In early 1944, the Post & Telegraph Department issued a notice advising that clock towers were to be removed from many Post Office buildings, including Ashburton. The reason was because investigation of damage to buildings in recent earthquakes had shown that the towers had increased the level of damage. The statement noted that in almost all cases, the clocks and bells had been funded by communities, and would be handed back prior to demolition of the towers.

In many towns in New Zealand, clock towers were a feature of the urban landscape, and a valued symbol of the community. There was strong opposition to the removal of the Ashburton Post Office clock tower, including a petition to Parliament presented in June 1945.

In February 1946, the clock was dismantled and removed for storage, pending the demolition of the clock tower. There was a strong sense of loss in the community.

=== Proposed war memorial clock tower ===
In 1952, a design competition was held for a war memorial clock tower to be established in Baring Square. However, by June 1954, insufficient funds had been raised for the project and it was abandoned.

=== Refurbishment of the clock ===
In the 1970s, in anticipation that a new clock tower would finally be built, a group of volunteers from the Ashburton Lions Club worked on restoration of the clock mechanism, with 400 hours of labour in a home workshop in sessions every Monday night for a year.

== Clock tower (1976) ==
The Ashburton County Council decided to fund the establishment of a new clock tower in Baring Square East as part of celebrating the centenary of the Ashburton County in 1977. (Note: The Ashburton County Council (established 1877), and the Ashburton Bororough Council (established 1878), were superseded by the Ashburton District Council in 1989.)

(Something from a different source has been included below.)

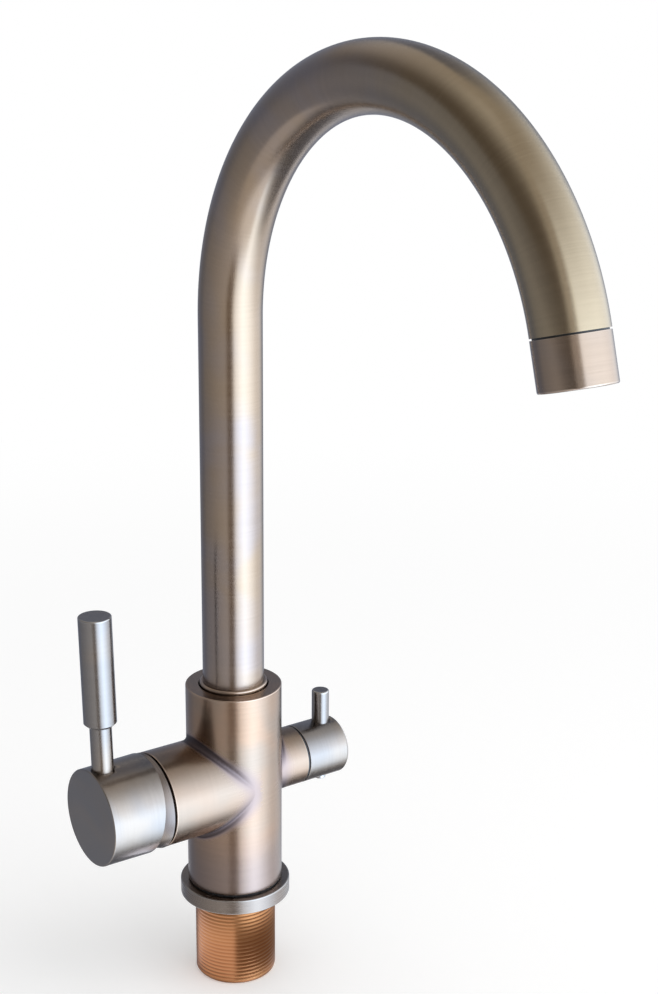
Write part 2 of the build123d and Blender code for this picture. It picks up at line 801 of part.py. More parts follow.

The clock tower is 21 m high. It was designed by Warren and Mahoney Architects, and built in 1976 by Bradford Construction Ltd. The refurbished 1904 clock mechanism was installed by Horrell Engineering. The clock and its bell chimes were re-commissioned in the new tower at 4:00pm on 26 November 1976.

A seismic upgrade of the tower was completed in 2011, using wraps of glass fibre fabric around the top and bottom 600 mm of the four post-tensioned concrete columns. The belfry slab was also strengthened.

A local Ashburton engineer, Trevor Cullimore, took on the role of caretaker of the clock from the time of its re-commissioning in 1976. As of 2024, he had been maintaining the clock for 48 years.

== Awards ==
The clock tower has won awards including for “Enduring Architecture” in 2004 from the New Zealand Institute of Architects.